Design innovation: Apogee takes fresh approach to charrettes

Design innovation: Apogee takes fresh approach to charrettes

Charrettes have long been an effective tool for bringing architects and project stakeholders together to focus collaboratively on a project design. Guided by our client-focused philosophy, Apogee Consulting Group is taking a unique and fresh approach to the practice with scenario planning charrettes that give our clients the advantages of highly customized solutions with a streamlined design timeline.

Image Top: Interiors Department Manager Erica Irvin works through a scenario with project stakeholders.

Traditionally, the focus of a charrette is on design, but Apogee begins its healthcare project conversations by focusing on the factors that influence the design—the vision and the specific needs of all client stakeholders, from the medical staff to patients and their families.

“By the end of a couple days of scenario planning, Apogee can have more design for the client with an actual basis for that design within just a few days of scenario planning than other firms might have after a month of individual meetings. Our clients know where they are going and why they are going there.” — Cullen Keen, architect and healthcare planner.

Scenario planning

Our goal is to explore multiple responses to the specific needs of everyone in a visual, real-time format that makes the design easy to understand for all involved. It is called scenario planning because we are exploring multiple scenarios, not just creating design solutions, and our expert healthcare planning design staff is involved early on in the process.

While each scenario planning charrette takes on a life of its own through the discovery process, there is a systematic approach to Apogee’s charrettes, which often take place over a time span of several days rather than one or two meetings scheduled weeks apart.

“By the end of a couple days of scenario planning, Apogee can have more design for the client with an actual basis for that design within just a few days of scenario planning than other firms might have after a month of individual meetings,” said architect, Cullen Keen, a healthcare planners who conducts many of Apogee’s charrettes across the country. “Our clients know where they are going and why they are going there.”

Analytics

While most firms begin the charrette process with a design presentation, Apogee comes to table with options based on analysis, data and programming using standards like the U.S. Department of Veterans Affairs (VA) Space and Equipment Planning System (SEPS), a computerized baseline tool developed collaboratively by Department of Defense and the VA for use on all VA healthcare projects. Taking into consideration budget and project scope, the Apogee team prepares several design options with details on the pros and cons of each.

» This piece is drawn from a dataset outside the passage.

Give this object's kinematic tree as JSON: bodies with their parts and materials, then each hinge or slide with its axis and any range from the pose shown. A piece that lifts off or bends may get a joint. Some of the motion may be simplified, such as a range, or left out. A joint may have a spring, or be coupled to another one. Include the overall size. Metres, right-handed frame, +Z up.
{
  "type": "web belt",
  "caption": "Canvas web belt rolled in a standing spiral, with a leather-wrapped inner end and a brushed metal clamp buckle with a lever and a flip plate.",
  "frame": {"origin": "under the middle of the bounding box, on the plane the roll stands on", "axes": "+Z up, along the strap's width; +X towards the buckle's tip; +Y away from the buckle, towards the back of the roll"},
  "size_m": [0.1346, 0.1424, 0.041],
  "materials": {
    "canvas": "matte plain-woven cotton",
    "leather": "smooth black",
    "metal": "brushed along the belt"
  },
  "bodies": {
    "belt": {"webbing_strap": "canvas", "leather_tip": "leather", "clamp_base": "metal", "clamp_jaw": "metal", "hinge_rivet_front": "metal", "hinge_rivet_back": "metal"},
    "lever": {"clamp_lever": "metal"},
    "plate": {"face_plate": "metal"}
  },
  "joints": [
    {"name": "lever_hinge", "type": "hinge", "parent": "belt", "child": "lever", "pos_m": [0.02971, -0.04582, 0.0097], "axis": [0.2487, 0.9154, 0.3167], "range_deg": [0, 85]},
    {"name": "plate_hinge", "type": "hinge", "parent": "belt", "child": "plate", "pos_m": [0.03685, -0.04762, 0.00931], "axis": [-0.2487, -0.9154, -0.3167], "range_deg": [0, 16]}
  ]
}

“I think we go a step beyond most firms with all of the data and options we present to clients,” said King Choy, architectural department manager. “And we don’t stop there. After they have responded to our proposal, we will come back. We stay in a local hotel for two or three days and fine-tune the design with the client and the end user, so they have time enough to review it.”

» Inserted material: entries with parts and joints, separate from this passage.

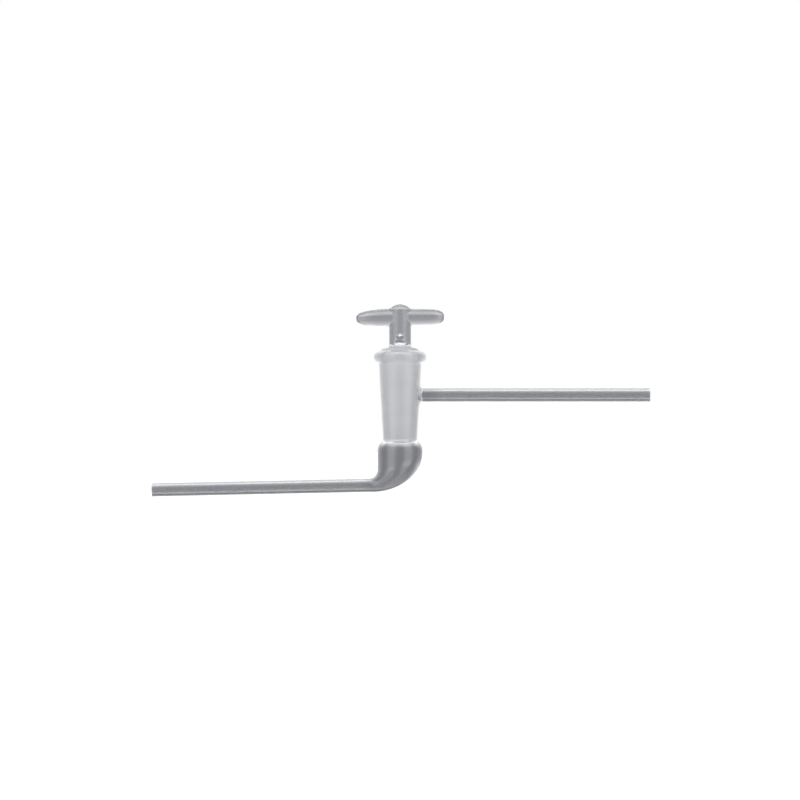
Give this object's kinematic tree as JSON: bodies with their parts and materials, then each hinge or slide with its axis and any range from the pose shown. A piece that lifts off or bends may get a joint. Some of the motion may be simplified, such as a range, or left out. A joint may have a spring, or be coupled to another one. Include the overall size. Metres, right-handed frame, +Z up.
{
  "type": "glass stopcock",
  "caption": "Glass stopcock with a hollow ground plug and T-handle in a conical barrel, a straight side arm and a blown bulb that bends into a long lower arm.",
  "frame": {"origin": "where the plug's axis crosses the side arm's axis", "axes": "+Z up along the plug's axis towards the handle, +X out along the side arm"},
  "size_m": [0.2991, 0.0314, 0.1155],
  "materials": {
    "clear_glass": "blown and fire-polished borosilicate glass, ground matt on the barrel's inner wall",
    "ground_glass": "borosilicate glass, cone ground matt and greased, stem and handle clear"
  },
  "bodies": {
    "body": {"body": "clear_glass"},
    "plug": {"plug": "ground_glass"}
  },
  "joints": [
    {"name": "plug_turn", "type": "hinge", "parent": "body", "child": "plug", "pos_m": [0, 0, 0], "axis": [0, 0, 1], "continuous": true}
  ]
}
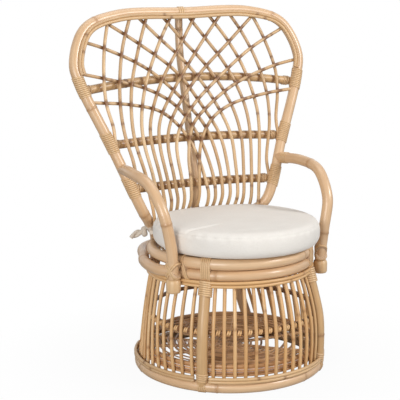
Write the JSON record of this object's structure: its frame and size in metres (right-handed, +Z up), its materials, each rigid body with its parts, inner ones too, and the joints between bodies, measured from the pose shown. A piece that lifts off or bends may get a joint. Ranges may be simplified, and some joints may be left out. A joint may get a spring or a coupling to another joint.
{
  "type": "peacock chair",
  "caption": "Round rattan peacock chair with a tall hooped lattice back, bent arms, a skirt of upright rods on a foot ring and a loose round seat cushion.",
  "frame": {"origin": "middle of the chair's bounding box on the floor, a little behind the middle of the foot ring", "axes": "+Z up, -Y to the front where the sitter's legs go, +X to the right of someone who faces the chair's front"},
  "size_m": [0.847, 0.6642, 1.1205],
  "materials": {
    "rattan_pole": "satin varnished cane",
    "rattan_core": "satin varnished cane core",
    "rattan_peel": "satin rattan peel",
    "cushion_fabric": "matte woven cotton",
    "tie_fabric": "matte cotton tape"
  },
  "bodies": {
    "root": {"back_hoop": "rattan_pole", "seat_ring_upper": "rattan_pole", "seat_ring_lower": "rattan_pole", "foot_ring": "rattan_pole", "crossbar_lower": "rattan_pole", "crossbar_middle": "rattan_pole", "crossbar_upper": "rattan_pole", "back_centre_post": "rattan_pole", "arm_left": "rattan_pole", "arm_right": "rattan_pole", "front_upright_left": "rattan_pole", "front_upright_right": "rattan_pole", "back_rod_front_01": "rattan_core", "back_rod_front_02": "rattan_core", "back_rod_front_03": "rattan_core", "back_rod_front_04": "rattan_core", "back_rod_front_05": "rattan_core", "back_rod_front_06": "rattan_core", "back_rod_front_07": "rattan_core", "back_rod_front_08": "rattan_core", "back_rod_front_09": "rattan_core", "back_rod_front_10": "rattan_core", "back_rod_rear_01": "rattan_core", "back_rod_rear_02": "rattan_core", "back_rod_rear_03": "rattan_core", "back_rod_rear_04": "rattan_core", "back_rod_rear_05": "rattan_core", "back_rod_rear_06": "rattan_core", "back_rod_rear_07": "rattan_core", "back_rod_rear_08": "rattan_core", "back_rod_rear_09": "rattan_core", "back_rod_rear_10": "rattan_core", "hoop_trim_outer": "rattan_core", "hoop_trim_inner": "rattan_core", "apron_rod_front": "rattan_core", "apron_rod_rear": "rattan_core", "skirt_front": "rattan_core", "skirt_sides": "rattan_core", "mid_ring": "rattan_core", "foot_trim_front": "rattan_core", "foot_trim_right": "rattan_core", "foot_trim_back": "rattan_core", "foot_trim_left": "rattan_core", "seat_deck": "rattan_core", "base_deck": "rattan_core", "binding_lower_left": "rattan_peel", "binding_lower_right": "rattan_peel", "binding_middle_left": "rattan_peel", "binding_middle_right": "rattan_peel", "binding_upper_left": "rattan_peel", "binding_upper_right": "rattan_peel", "binding_arm_left": "rattan_peel", "binding_arm_right": "rattan_peel", "binding_upright_left": "rattan_peel", "binding_upright_right": "rattan_peel", "binding_foot_left": "rattan_peel", "binding_foot_right": "rattan_peel", "cushion": "cushion_fabric", "tie_left": "tie_fabric", "tie_right": "tie_fabric"}
  },
  "joints": []
}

Interiors Department Manager Erica Irvin makes additional time to visit a project site before the charrette takes place, getting to know the staff and learning about the facility campus and the region. “Interior design is a lot about the ambiance and each region has its unique environment,” she said. “We always want our projects to be a good fit.”

Two-way conversations

The Apogee team starts the charrette conversation with such questions as: What is the vision?  What are the major goals of the project? What will make the design operationally successful?  What will make it a failure? As the strategy is established, Apogee’s architects and designers are able to create design solutions that are truly responsive to the specific needs of each client.

Initial feedback is documented into an ever-evolving display presentation of 11 x 17 base sheets for diagramming and sketching so that ideas can be illustrated in real time, prodding the participants’ thinking for new questions and divergent use scenarios. While the scenarios may be broad or narrow in focus, the key is exploring multiple scenarios in diagrammatic form before diving into the full design.

The benefit of scenario planning is two-fold with time saved and a more focused approach to the project. Because healthcare projects are highly complex, floor plans often take days to complete yet detailed plans at this stage likely do not yet touch on the big project issues because they have not yet been discussed. Diagramming explores the big picture issues of different floor plans in just a few minutes, allowing the client to evaluate alternatives scenarios and make key strategic decisions much sooner in the process. This allows a deeper dive into operational issues in a condensed time frame while providing a clear direction for the project.

Client engagement

Scenario planning charrettes are also highly engaging for stakeholders. Most people do not get to design their workspace, but Apogee’s charrettes pull the stakeholders into the process so that they provide needed feedback and witness the progression of design ideas. Since Apogee spends so much time on operations and diagrams, the staff is able to relate their everyday work processes into the design concepts, which builds consensus among stakeholders and allows them to provide feedback on the progression, explain their positions, understand others and be a real part of the resolution.

As a design comes together, Apogee’s team continues to meet with the client as needed to refine and confirm the direction that the project is taking. Apogee also creates a project storybook of the entire design evolution with the diagrams serving as a record of the charrette process.

What it all boils down to is active listening taken to a new, visual level. “A big part of design is listening,” Erica Irvin says. “The client knows what they want. We just make it better.”